=== Given material ===
————————
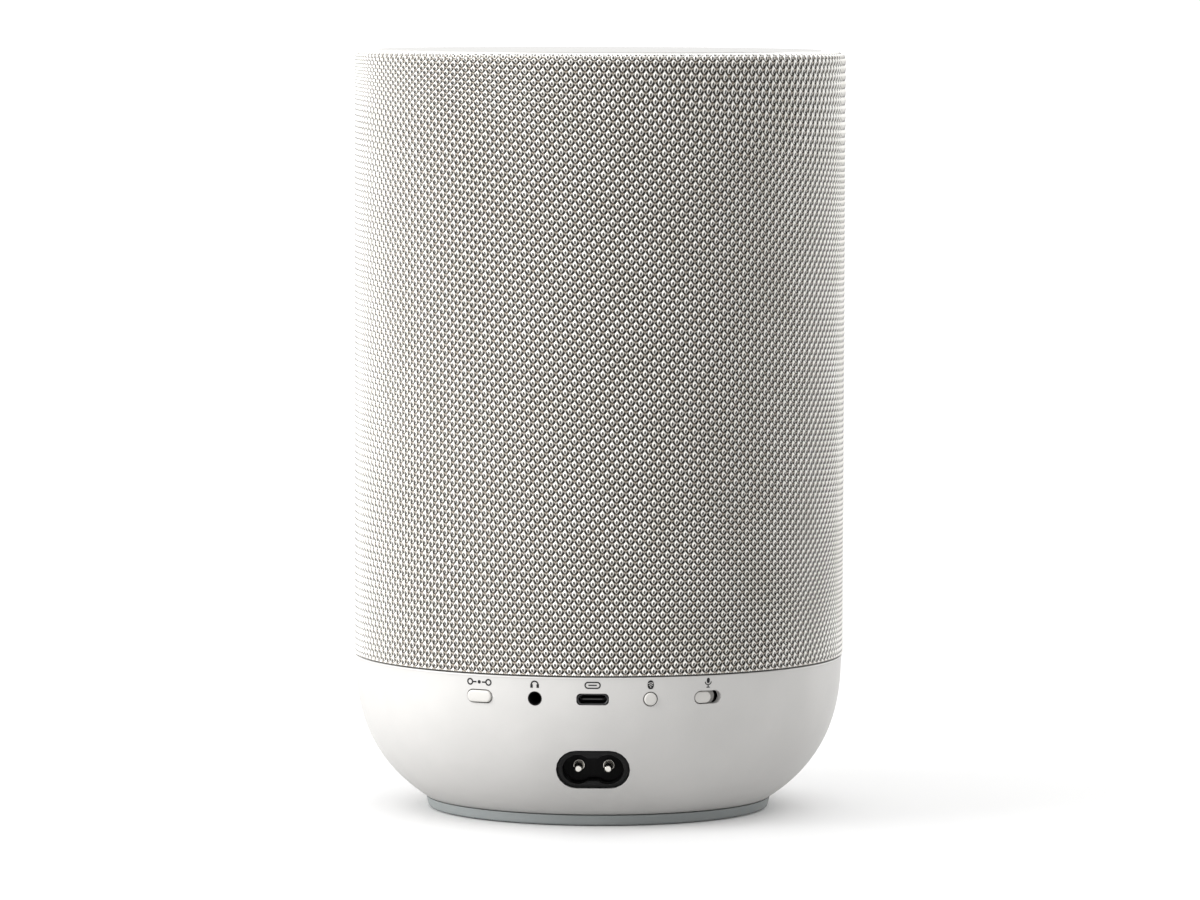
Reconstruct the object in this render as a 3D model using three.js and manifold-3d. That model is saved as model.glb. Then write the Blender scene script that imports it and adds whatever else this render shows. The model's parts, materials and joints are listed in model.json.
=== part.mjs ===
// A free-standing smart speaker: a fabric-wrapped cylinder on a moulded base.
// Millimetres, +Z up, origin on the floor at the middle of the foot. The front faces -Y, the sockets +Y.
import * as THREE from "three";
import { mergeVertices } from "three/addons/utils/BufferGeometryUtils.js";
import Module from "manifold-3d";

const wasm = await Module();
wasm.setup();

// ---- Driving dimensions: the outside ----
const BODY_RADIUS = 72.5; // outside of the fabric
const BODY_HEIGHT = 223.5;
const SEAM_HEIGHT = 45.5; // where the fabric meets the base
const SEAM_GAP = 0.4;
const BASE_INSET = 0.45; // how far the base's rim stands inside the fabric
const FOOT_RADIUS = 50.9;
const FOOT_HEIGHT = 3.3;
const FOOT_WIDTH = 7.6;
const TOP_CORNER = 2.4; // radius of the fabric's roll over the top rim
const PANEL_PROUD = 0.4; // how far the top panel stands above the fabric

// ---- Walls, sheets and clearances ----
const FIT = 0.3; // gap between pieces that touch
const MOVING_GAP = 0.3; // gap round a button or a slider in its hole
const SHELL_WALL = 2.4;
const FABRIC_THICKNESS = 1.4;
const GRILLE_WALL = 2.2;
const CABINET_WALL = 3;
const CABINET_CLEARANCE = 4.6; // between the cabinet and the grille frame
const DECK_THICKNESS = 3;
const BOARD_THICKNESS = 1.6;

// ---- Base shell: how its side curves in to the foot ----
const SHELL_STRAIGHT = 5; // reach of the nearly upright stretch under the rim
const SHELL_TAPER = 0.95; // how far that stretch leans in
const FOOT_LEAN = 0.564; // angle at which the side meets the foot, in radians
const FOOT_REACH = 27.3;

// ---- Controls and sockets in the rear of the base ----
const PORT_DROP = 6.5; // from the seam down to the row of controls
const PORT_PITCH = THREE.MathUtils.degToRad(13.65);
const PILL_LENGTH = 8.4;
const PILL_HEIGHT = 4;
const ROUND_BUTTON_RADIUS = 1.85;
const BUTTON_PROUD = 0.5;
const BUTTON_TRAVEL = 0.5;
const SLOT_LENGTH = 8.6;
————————
=== Short problem ===
Give back the whole listing exactly as it reads.

=== Finished task ===
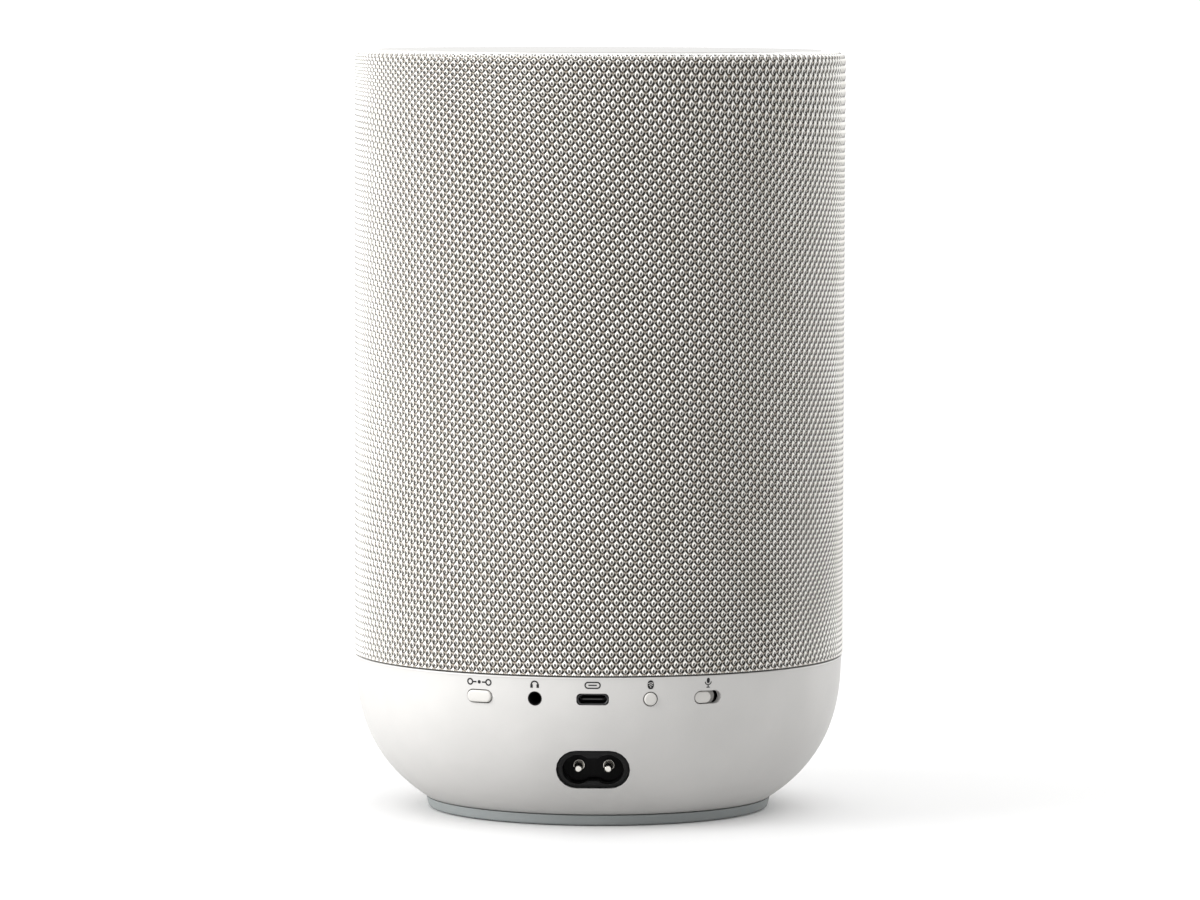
Reconstruct the object in this render as a 3D model using three.js and manifold-3d. That model is saved as model.glb. Then write the Blender scene script that imports it and adds whatever else this render shows. The model's parts, materials and joints are listed in model.json.
=== part.mjs ===
// A free-standing smart speaker: a fabric-wrapped cylinder on a moulded base.
// Millimetres, +Z up, origin on the floor at the middle of the foot. The front faces -Y, the sockets +Y.
import * as THREE from "three";
import { mergeVertices } from "three/addons/utils/BufferGeometryUtils.js";
import Module from "manifold-3d";

const wasm = await Module();
wasm.setup();

// ---- Driving dimensions: the outside ----
const BODY_RADIUS = 72.5; // outside of the fabric
const BODY_HEIGHT = 223.5;
const SEAM_HEIGHT = 45.5; // where the fabric meets the base
const SEAM_GAP = 0.4;
const BASE_INSET = 0.45; // how far the base's rim stands inside the fabric
const FOOT_RADIUS = 50.9;
const FOOT_HEIGHT = 3.3;
const FOOT_WIDTH = 7.6;
const TOP_CORNER = 2.4; // radius of the fabric's roll over the top rim
const PANEL_PROUD = 0.4; // how far the top panel stands above the fabric

// ---- Walls, sheets and clearances ----
const FIT = 0.3; // gap between pieces that touch
const MOVING_GAP = 0.3; // gap round a button or a slider in its hole
const SHELL_WALL = 2.4;
const FABRIC_THICKNESS = 1.4;
const GRILLE_WALL = 2.2;
const CABINET_WALL = 3;
const CABINET_CLEARANCE = 4.6; // between the cabinet and the grille frame
const DECK_THICKNESS = 3;
const BOARD_THICKNESS = 1.6;

// ---- Base shell: how its side curves in to the foot ----
const SHELL_STRAIGHT = 5; // reach of the nearly upright stretch under the rim
const SHELL_TAPER = 0.95; // how far that stretch leans in
const FOOT_LEAN = 0.564; // angle at which the side meets the foot, in radians
const FOOT_REACH = 27.3;

// ---- Controls and sockets in the rear of the base ----
const PORT_DROP = 6.5; // from the seam down to the row of controls
const PORT_PITCH = THREE.MathUtils.degToRad(13.65);
const PILL_LENGTH = 8.4;
const PILL_HEIGHT = 4;
const ROUND_BUTTON_RADIUS = 1.85;
const BUTTON_PROUD = 0.5;
const BUTTON_TRAVEL = 0.5;
const SLOT_LENGTH = 8.6;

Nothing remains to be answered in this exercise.